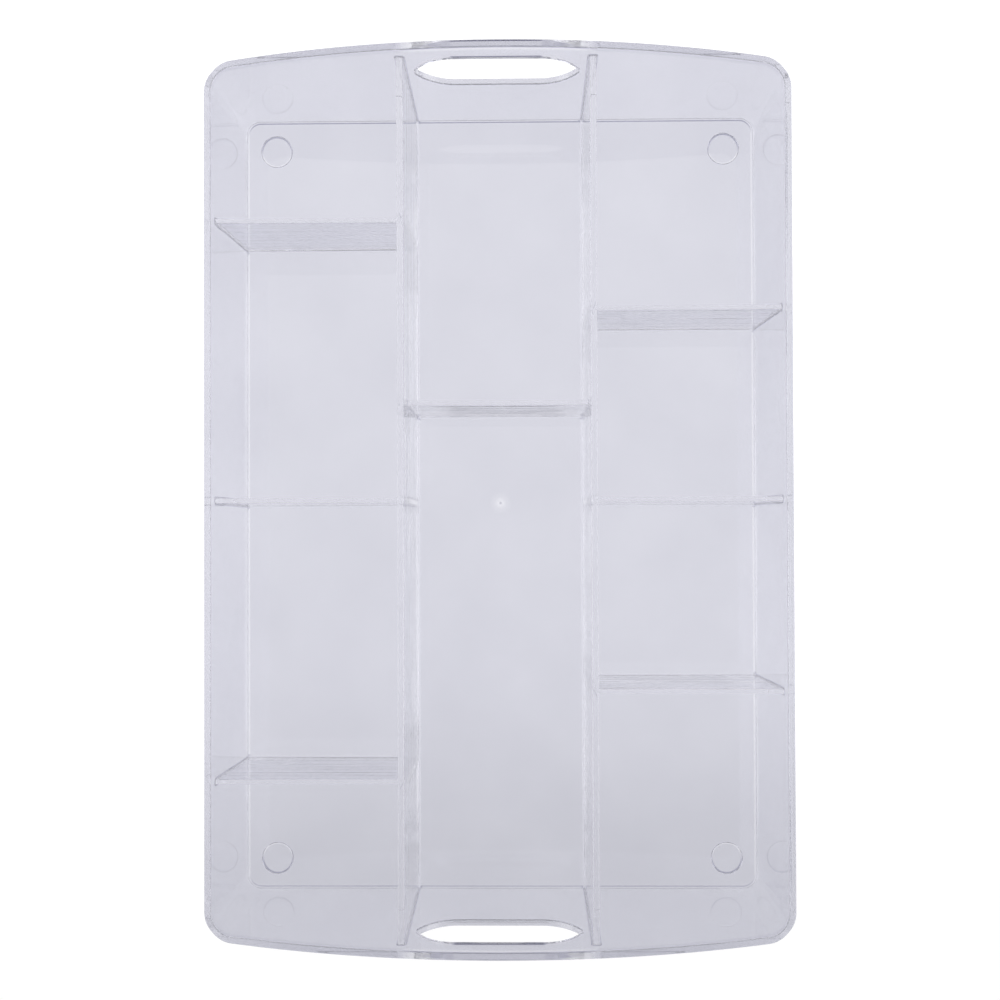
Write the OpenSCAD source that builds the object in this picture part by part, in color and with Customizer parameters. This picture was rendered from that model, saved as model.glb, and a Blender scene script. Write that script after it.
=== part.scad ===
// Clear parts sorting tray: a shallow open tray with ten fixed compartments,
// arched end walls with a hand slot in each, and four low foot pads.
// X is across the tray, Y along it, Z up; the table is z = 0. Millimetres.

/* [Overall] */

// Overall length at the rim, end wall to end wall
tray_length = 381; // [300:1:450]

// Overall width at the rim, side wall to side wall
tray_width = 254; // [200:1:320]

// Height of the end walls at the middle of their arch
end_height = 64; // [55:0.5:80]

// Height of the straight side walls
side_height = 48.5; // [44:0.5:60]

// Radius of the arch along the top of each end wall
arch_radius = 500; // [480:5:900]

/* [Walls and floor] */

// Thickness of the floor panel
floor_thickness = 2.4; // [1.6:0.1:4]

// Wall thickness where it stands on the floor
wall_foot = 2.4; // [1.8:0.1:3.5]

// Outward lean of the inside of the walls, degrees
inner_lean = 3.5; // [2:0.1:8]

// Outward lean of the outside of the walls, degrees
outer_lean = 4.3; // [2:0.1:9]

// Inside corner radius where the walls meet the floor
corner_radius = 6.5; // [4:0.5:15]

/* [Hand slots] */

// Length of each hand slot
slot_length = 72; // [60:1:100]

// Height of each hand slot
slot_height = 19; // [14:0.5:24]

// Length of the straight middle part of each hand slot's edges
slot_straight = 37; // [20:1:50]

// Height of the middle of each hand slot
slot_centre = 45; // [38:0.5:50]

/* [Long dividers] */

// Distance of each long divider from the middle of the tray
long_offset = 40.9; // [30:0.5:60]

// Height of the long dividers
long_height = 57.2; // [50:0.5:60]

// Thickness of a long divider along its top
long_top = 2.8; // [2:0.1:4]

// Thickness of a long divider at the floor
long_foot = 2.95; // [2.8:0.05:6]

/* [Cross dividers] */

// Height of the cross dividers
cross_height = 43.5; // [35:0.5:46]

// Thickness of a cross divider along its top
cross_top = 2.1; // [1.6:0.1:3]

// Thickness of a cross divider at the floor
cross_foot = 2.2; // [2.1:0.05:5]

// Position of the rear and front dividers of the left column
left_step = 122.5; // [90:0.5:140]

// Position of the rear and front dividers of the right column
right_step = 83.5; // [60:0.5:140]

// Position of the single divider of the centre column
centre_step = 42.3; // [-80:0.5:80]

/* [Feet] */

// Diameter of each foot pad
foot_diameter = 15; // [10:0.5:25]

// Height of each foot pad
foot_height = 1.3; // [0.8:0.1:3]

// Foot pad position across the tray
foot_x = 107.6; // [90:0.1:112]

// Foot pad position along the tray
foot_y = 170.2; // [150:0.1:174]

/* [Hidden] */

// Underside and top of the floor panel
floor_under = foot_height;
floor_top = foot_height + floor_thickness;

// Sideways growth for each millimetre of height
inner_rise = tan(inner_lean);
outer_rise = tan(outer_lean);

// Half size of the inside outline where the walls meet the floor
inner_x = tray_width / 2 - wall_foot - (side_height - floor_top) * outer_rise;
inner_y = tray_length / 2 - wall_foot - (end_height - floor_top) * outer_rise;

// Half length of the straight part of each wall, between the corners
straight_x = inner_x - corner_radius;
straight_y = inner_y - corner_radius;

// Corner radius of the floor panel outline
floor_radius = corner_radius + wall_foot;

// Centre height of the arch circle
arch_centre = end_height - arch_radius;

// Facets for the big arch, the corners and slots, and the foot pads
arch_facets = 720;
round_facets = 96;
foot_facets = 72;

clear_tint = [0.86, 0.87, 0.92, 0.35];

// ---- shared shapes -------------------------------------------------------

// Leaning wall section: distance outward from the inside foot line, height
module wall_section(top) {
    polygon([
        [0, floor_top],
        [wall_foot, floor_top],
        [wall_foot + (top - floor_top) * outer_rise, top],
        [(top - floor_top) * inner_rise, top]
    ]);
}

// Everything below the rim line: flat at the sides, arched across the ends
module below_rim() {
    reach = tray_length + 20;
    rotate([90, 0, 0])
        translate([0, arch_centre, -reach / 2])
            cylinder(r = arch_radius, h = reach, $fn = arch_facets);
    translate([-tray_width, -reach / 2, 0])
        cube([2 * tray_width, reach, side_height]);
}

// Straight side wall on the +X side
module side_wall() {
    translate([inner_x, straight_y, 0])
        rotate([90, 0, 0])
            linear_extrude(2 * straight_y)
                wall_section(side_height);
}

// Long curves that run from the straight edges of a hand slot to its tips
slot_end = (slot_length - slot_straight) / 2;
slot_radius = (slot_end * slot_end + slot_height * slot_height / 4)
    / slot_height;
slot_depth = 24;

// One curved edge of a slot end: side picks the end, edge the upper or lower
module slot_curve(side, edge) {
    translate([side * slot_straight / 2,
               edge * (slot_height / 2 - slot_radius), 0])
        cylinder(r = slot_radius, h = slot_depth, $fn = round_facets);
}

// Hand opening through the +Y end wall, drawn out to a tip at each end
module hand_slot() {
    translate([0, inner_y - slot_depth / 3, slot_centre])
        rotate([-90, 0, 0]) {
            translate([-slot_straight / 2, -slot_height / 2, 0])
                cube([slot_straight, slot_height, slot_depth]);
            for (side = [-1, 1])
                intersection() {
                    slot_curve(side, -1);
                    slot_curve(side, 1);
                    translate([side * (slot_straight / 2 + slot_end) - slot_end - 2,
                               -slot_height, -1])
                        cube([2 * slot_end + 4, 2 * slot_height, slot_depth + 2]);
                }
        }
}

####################

Repeat the lines above exactly.

(Task solution)
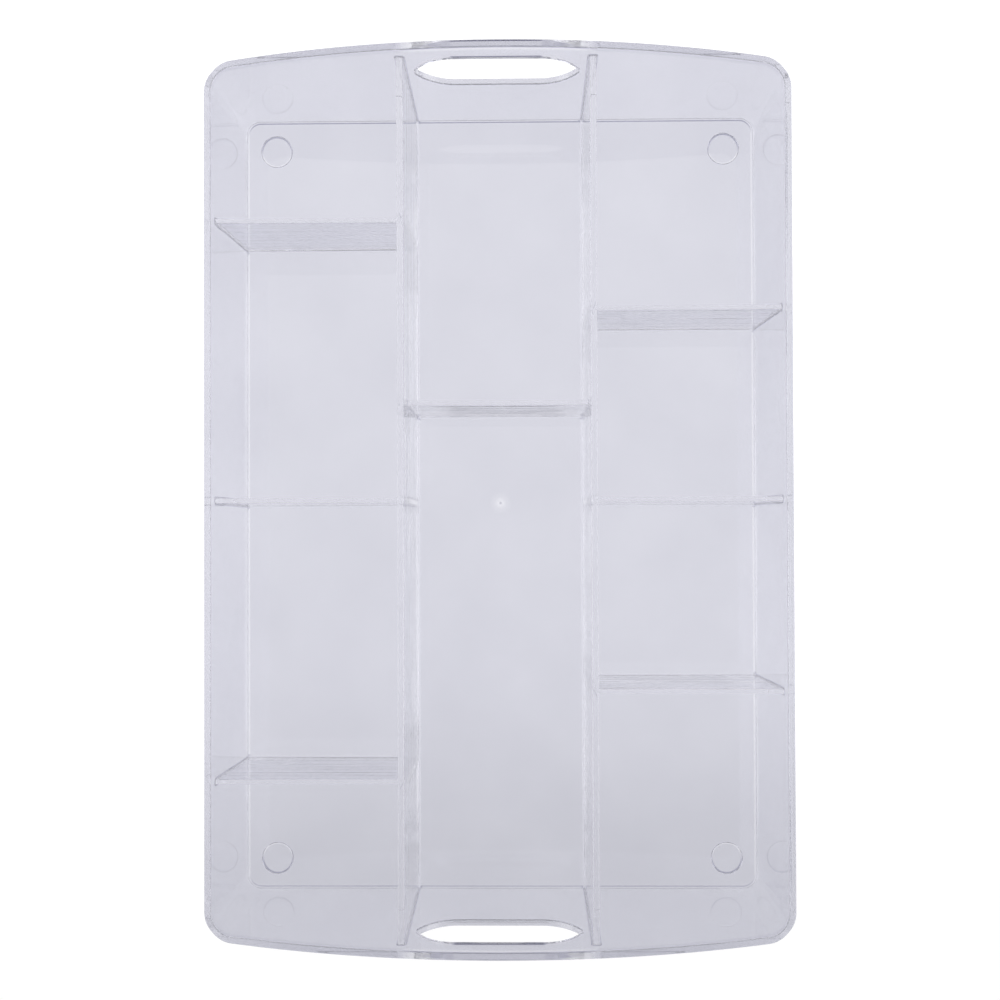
Write the OpenSCAD source that builds the object in this picture part by part, in color and with Customizer parameters. This picture was rendered from that model, saved as model.glb, and a Blender scene script. Write that script after it.
=== part.scad ===
// Clear parts sorting tray: a shallow open tray with ten fixed compartments,
// arched end walls with a hand slot in each, and four low foot pads.
// X is across the tray, Y along it, Z up; the table is z = 0. Millimetres.

/* [Overall] */

// Overall length at the rim, end wall to end wall
tray_length = 381; // [300:1:450]

// Overall width at the rim, side wall to side wall
tray_width = 254; // [200:1:320]

// Height of the end walls at the middle of their arch
end_height = 64; // [55:0.5:80]

// Height of the straight side walls
side_height = 48.5; // [44:0.5:60]

// Radius of the arch along the top of each end wall
arch_radius = 500; // [480:5:900]

/* [Walls and floor] */

// Thickness of the floor panel
floor_thickness = 2.4; // [1.6:0.1:4]

// Wall thickness where it stands on the floor
wall_foot = 2.4; // [1.8:0.1:3.5]

// Outward lean of the inside of the walls, degrees
inner_lean = 3.5; // [2:0.1:8]

// Outward lean of the outside of the walls, degrees
outer_lean = 4.3; // [2:0.1:9]

// Inside corner radius where the walls meet the floor
corner_radius = 6.5; // [4:0.5:15]

/* [Hand slots] */

// Length of each hand slot
slot_length = 72; // [60:1:100]

// Height of each hand slot
slot_height = 19; // [14:0.5:24]

// Length of the straight middle part of each hand slot's edges
slot_straight = 37; // [20:1:50]

// Height of the middle of each hand slot
slot_centre = 45; // [38:0.5:50]

/* [Long dividers] */

// Distance of each long divider from the middle of the tray
long_offset = 40.9; // [30:0.5:60]

// Height of the long dividers
long_height = 57.2; // [50:0.5:60]

// Thickness of a long divider along its top
long_top = 2.8; // [2:0.1:4]

// Thickness of a long divider at the floor
long_foot = 2.95; // [2.8:0.05:6]

/* [Cross dividers] */

// Height of the cross dividers
cross_height = 43.5; // [35:0.5:46]

// Thickness of a cross divider along its top
cross_top = 2.1; // [1.6:0.1:3]

// Thickness of a cross divider at the floor
cross_foot = 2.2; // [2.1:0.05:5]

// Position of the rear and front dividers of the left column
left_step = 122.5; // [90:0.5:140]

// Position of the rear and front dividers of the right column
right_step = 83.5; // [60:0.5:140]

// Position of the single divider of the centre column
centre_step = 42.3; // [-80:0.5:80]

/* [Feet] */

// Diameter of each foot pad
foot_diameter = 15; // [10:0.5:25]

// Height of each foot pad
foot_height = 1.3; // [0.8:0.1:3]

// Foot pad position across the tray
foot_x = 107.6; // [90:0.1:112]

// Foot pad position along the tray
foot_y = 170.2; // [150:0.1:174]

/* [Hidden] */

// Underside and top of the floor panel
floor_under = foot_height;
floor_top = foot_height + floor_thickness;

// Sideways growth for each millimetre of height
inner_rise = tan(inner_lean);
outer_rise = tan(outer_lean);

// Half size of the inside outline where the walls meet the floor
inner_x = tray_width / 2 - wall_foot - (side_height - floor_top) * outer_rise;
inner_y = tray_length / 2 - wall_foot - (end_height - floor_top) * outer_rise;

// Half length of the straight part of each wall, between the corners
straight_x = inner_x - corner_radius;
straight_y = inner_y - corner_radius;

// Corner radius of the floor panel outline
floor_radius = corner_radius + wall_foot;

// Centre height of the arch circle
arch_centre = end_height - arch_radius;

// Facets for the big arch, the corners and slots, and the foot pads
arch_facets = 720;
round_facets = 96;
foot_facets = 72;

clear_tint = [0.86, 0.87, 0.92, 0.35];

// ---- shared shapes -------------------------------------------------------

// Leaning wall section: distance outward from the inside foot line, height
module wall_section(top) {
    polygon([
        [0, floor_top],
        [wall_foot, floor_top],
        [wall_foot + (top - floor_top) * outer_rise, top],
        [(top - floor_top) * inner_rise, top]
    ]);
}

// Everything below the rim line: flat at the sides, arched across the ends
module below_rim() {
    reach = tray_length + 20;
    rotate([90, 0, 0])
        translate([0, arch_centre, -reach / 2])
            cylinder(r = arch_radius, h = reach, $fn = arch_facets);
    translate([-tray_width, -reach / 2, 0])
        cube([2 * tray_width, reach, side_height]);
}

// Straight side wall on the +X side
module side_wall() {
    translate([inner_x, straight_y, 0])
        rotate([90, 0, 0])
            linear_extrude(2 * straight_y)
                wall_section(side_height);
}

// Long curves that run from the straight edges of a hand slot to its tips
slot_end = (slot_length - slot_straight) / 2;
slot_radius = (slot_end * slot_end + slot_height * slot_height / 4)
    / slot_height;
slot_depth = 24;

// One curved edge of a slot end: side picks the end, edge the upper or lower
module slot_curve(side, edge) {
    translate([side * slot_straight / 2,
               edge * (slot_height / 2 - slot_radius), 0])
        cylinder(r = slot_radius, h = slot_depth, $fn = round_facets);
}

// Hand opening through the +Y end wall, drawn out to a tip at each end
module hand_slot() {
    translate([0, inner_y - slot_depth / 3, slot_centre])
        rotate([-90, 0, 0]) {
            translate([-slot_straight / 2, -slot_height / 2, 0])
                cube([slot_straight, slot_height, slot_depth]);
            for (side = [-1, 1])
                intersection() {
                    slot_curve(side, -1);
                    slot_curve(side, 1);
                    translate([side * (slot_straight / 2 + slot_end) - slot_end - 2,
                               -slot_height, -1])
                        cube([2 * slot_end + 4, 2 * slot_height, slot_depth + 2]);
                }
        }
}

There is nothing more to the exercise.